En 2018 Melania Trump visitó en la frontera a un grupo de niños que habían sido separados de sus padres, impresa en su chaqueta iba la frase “I don´t really care, do you?” (“No me importa, ¿a ti?”). Mazón y Sánchez lo llevaban el domingo escrito en la frente. Dispuestos a otra ceremonia de la compasión. Un abrazo, las víctimas vuelven a su pobreza, como canta Serrat, y los políticos tapan sus miserias, y, en el ambiente queda que “esto servirá para algo”.

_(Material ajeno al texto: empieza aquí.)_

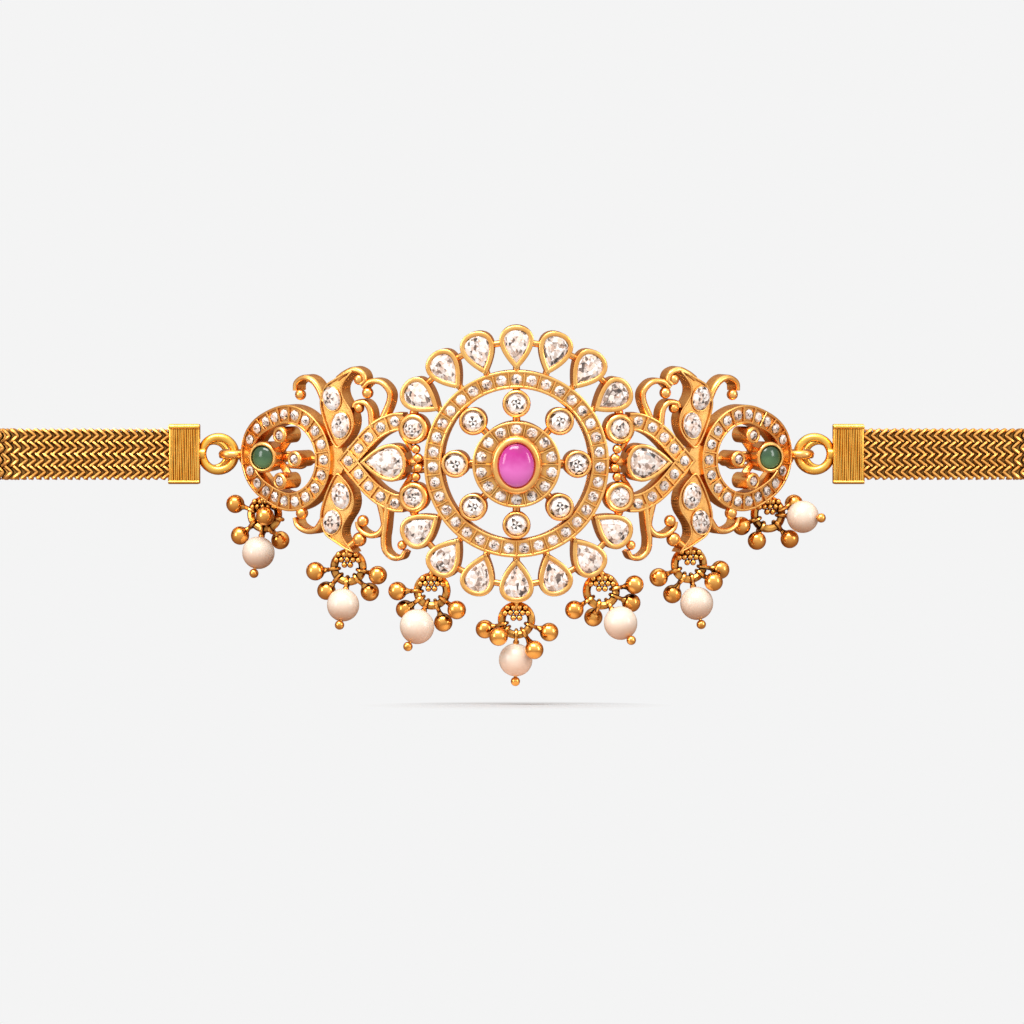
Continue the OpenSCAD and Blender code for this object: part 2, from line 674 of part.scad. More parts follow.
module pearl_pin(pearl_r) {
    end = pearl_reach + pearl_r + pin_bead_r + 0.03;
    wire_loop();
    translate([loop_r + loop_shift, 0, 0]) rotate([0, 90, 0])
        cylinder(r = pin_wire, h = end - loop_r - loop_shift);
    translate([end, 0, 0]) sphere(r = pin_bead_r);
}

module granulated_ring() {
    rotate([90, 0, 0]) rotate_extrude() translate([bail_r, 0]) circle(r = bail_wire);
    for (g = grains, side = [1, -1]) translate([side * g[0], -0.1, g[1]]) sphere(r = grain_r);
}

// Stands its children at the middle of a drop's ring
module at_drop(i) {
    translate(eyelet_at(drops[i]) - [0, 0, bail_r]) rotate([0, 0, drops[i][1]]) children();
}

module drop_gold(i) {
    color("goldenrod") at_drop(i) {
        granulated_ring();
        for (b = drops[i][2]) from_ring(b[0], b[1]) ball_pin(b[2]);
        from_ring(drops[i][3][0], drops[i][3][1]) pearl_pin(drops[i][3][2]);
    }
}

module pearl(i) {
    r = drops[i][3][2];
    color("seashell") at_drop(i) from_ring(drops[i][3][0], drops[i][3][1]) translate([pearl_reach, 0, 0])
        rotate([0, 90, 0]) rotate_extrude() intersection() {
            circle(r = r);
            translate([drill_r, -r]) square([r, 2 * r]);
        }
}

ornament_frame();
ruby();
emerald();  // emerald_right
mirror([1, 0, 0]) emerald();  // emerald_left
for (i = [0 : 13]) crown_pear(i);
for (i = [0 : 7]) round_stone(i);
heart_stones();  // heart_stones_right
mirror([1, 0, 0]) heart_stones();  // heart_stones_left
leaf_stones();  // leaf_stones_right
mirror([1, 0, 0]) leaf_stones();  // leaf_stones_left
eye_stones();  // eye_stones_right
mirror([1, 0, 0]) eye_stones();  // eye_stones_left
wing_pave();  // wing_pave_right
mirror([1, 0, 0]) wing_pave();  // wing_pave_left
ring_pave();
halo_pave();
woven_band();  // woven_band_right
mirror([1, 0, 0]) woven_band();  // woven_band_left
end_cap(front_cap_x, -turn_r, front_ring_r, ring_wire);  // front_cap_right
mirror([1, 0, 0]) end_cap(front_cap_x, -turn_r, front_ring_r, ring_wire);  // front_cap_left
end_cap(back_cap_x, turn_r, back_ring_r, back_wire);  // back_cap_right
mirror([1, 0, 0]) end_cap(back_cap_x, turn_r, back_ring_r, back_wire);  // back_cap_left
closing_chain();  // closing_chain_right
mirror([1, 0, 0]) closing_chain();  // closing_chain_left
clasp_hook();
for (i = [0 : 6]) drop_gold(i);
for (i = [0 : 6]) pearl(i);
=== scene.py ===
"""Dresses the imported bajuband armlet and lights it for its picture.

The ornament is modelled flat, in millimetres from the middle of the medallion: along the arm, up it,
and out from it. It is then bent to the arm and leaned back a little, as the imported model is. The drops,
caps, bands and chain are modelled where they hang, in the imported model's own frame.
"""

import logging
import math
import random
from dataclasses import dataclass, field
from enum import Enum
from typing import Callable, Sequence

import bmesh
import bpy
import numpy as np
from mathutils import Matrix, Vector


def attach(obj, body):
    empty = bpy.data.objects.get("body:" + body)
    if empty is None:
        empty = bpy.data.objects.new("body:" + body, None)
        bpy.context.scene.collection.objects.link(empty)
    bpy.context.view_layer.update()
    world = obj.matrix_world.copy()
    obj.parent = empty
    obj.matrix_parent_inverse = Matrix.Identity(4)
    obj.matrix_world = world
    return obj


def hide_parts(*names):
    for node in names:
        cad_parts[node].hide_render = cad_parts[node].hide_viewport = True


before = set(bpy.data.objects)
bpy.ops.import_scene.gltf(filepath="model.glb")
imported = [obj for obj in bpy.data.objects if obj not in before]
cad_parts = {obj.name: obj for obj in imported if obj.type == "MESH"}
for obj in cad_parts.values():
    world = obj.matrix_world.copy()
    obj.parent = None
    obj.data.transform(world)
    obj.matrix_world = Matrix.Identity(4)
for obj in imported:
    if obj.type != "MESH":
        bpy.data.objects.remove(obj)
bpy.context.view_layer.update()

MM = 0.001
# Corners nearer than this become one, in millimetres.
MERGE = 0.002
# The sharpest corner for which a section is widened, as the cosine of its half turn.
LEAST_COSINE = 0.5
WHITE = (1.0, 1.0, 1.0)
ACROSS, AWAY, UP = Vector((1, 0, 0)), Vector((0, 1, 0)), Vector((0, 0, 1))

Flat = tuple[float, float]
Colour = Sequence[float]
Socket = bpy.types.NodeSocket
Place = Callable[[np.ndarray], np.ndarray]
log = logging.getLogger("armlet")


class Side(Enum):
    """A side of the armlet, as the viewer sees it."""

    LEFT = -1
    RIGHT = 1

    @property
    def label(self) -> str:
        """The side's word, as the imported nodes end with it."""
        return self.name.lower()


class Slot(Enum):
    """The record's material slots."""

    GOLD = "gold"
    ANTIQUE = "antique_gold"
    WOVEN = "woven_gold"
    CLEAR = "clear_stone"
    RUBY = "ruby"
    EMERALD = "emerald"
    PEARL = "pearl"


@dataclass(frozen=True)
class Arm:
    """The round of the arm that the ornament is bent to, in millimetres."""

    radius: float = 45.0
    middle_y: float = 20.5
    hinge_y: float = -6.5
    lean: float = math.radians(4.5)

    def lean_back(self, points: np.ndarray) -> np.ndarray:
        """Leans points about the axis through the band caps.

        Args:
            points: Rows of x, y and z.

        Returns:
            The leaned rows.
        """
        x, y, z = points.T
        reach = y - self.hinge_y
        near, up = math.cos(self.lean), math.sin(self.lean)
        return np.stack([x, self.hinge_y + reach * near - z * up, reach * up + z * near], axis=1)

    def bend(self, points: np.ndarray) -> np.ndarray:
        """Bends flat points round the arm and leans them.

        Args:
            points: Rows of along, up and out.

        Returns:
            Rows of x, y and z.
        """
        along, up, out = points.T
        turn = along / self.radius
        reach = self.radius + out
        bent = np.stack([reach * np.sin(turn), self.middle_y - reach * np.cos(turn), up], axis=1)
        return self.lean_back(bent)

    def point(self, along: float, up: float, out: float) -> Vector:
        """One flat point, bent and leaned."""
        return Vector(self.bend(np.array([[along, up, out]]))[0])


ARM = Arm()


def as_it_is(points: np.ndarray) -> np.ndarray:
    """The place of a piece that is modelled where it hangs."""
    return points


def smooth_line(points: Sequence[Sequence[float]], parts: int = 5, closed: bool = False) -> list[Vector]:
    """Rounds a line through its points.

    Args:
        points: The points that the line passes.
        parts: How many steps lie between two of them.
        closed: Whether the line returns to its start.

    Returns:
        The points of the rounded line.
    """
    given = [Vector(p) for p in points]
    count = len(given)
    line = []
    for i in range(count if closed else count - 1):
        b, c = given[i], given[(i + 1) % count]
        a = given[i - 1] if closed or i else b * 2 - c
        d = given[(i + 2) % count] if closed or i + 2 < count else c * 2 - b
        for k in range(parts):
            t = k / parts
            bow = a * 2 - b * 5 + c * 4 - d
            line.append((b * 2 + (c - a) * t + bow * t**2 + (b * 3 - a - c * 3 + d) * t**3) / 2)
    return line if closed else line + [given[-1]]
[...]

¿Qué falló? La credibilidad, la oportunidad y la empatía. Alguien aplicó mal el calco: visita a los tres, cuatro días del desastre. No pensó que los muertos siguen enterrados, que no se puede abrazar a quien no sabe aún cuánto ha perdido. No quiere compasión, sino ayuda. No hay imagen más potente que la de una reina llorando de frustración. Al igual que el amor, la incomprensión, lo saben las parejas, es mutua.
Benjamin decía que la fotografía iluminaba, quizá por eso nos queman los ojos. Con lo bien que suelen disfrutarse las tragedias desde el sofá, bien calentitos. Lo hemos visto todo, y la sensación de no saber nada. ¿Para qué tantas horas de televisión recreándose en el dolor, en la pérdida, en la desesperación? La incomunicación, el estereotipo, el espectáculo están en la base del fascismo, lo dice el valenciano Antonio Méndez.
Cuando Paxton relata los inicios del fascismo no cita a Hitler sino a un librero que ante la miseria y los cristales rotos de los trenes se refugia en las promesas fascistas. El ministro justifica que estaba preparado, como si organizarse para matar rebajase en lugar de empeorarlo. Gracioso que fuera el Rey quien tuviera que recordarnos que “es una democracia”. Butler tras el 11M acuñó el término “víctimas llorables” para evidenciar que EEUU estaba en shock por sus muertos, mientras ignoraba otros miles en otros lugares. Una amiga me dijo lo que más resuena en mi cabeza: “es que era un día normal”. Era lo único normal.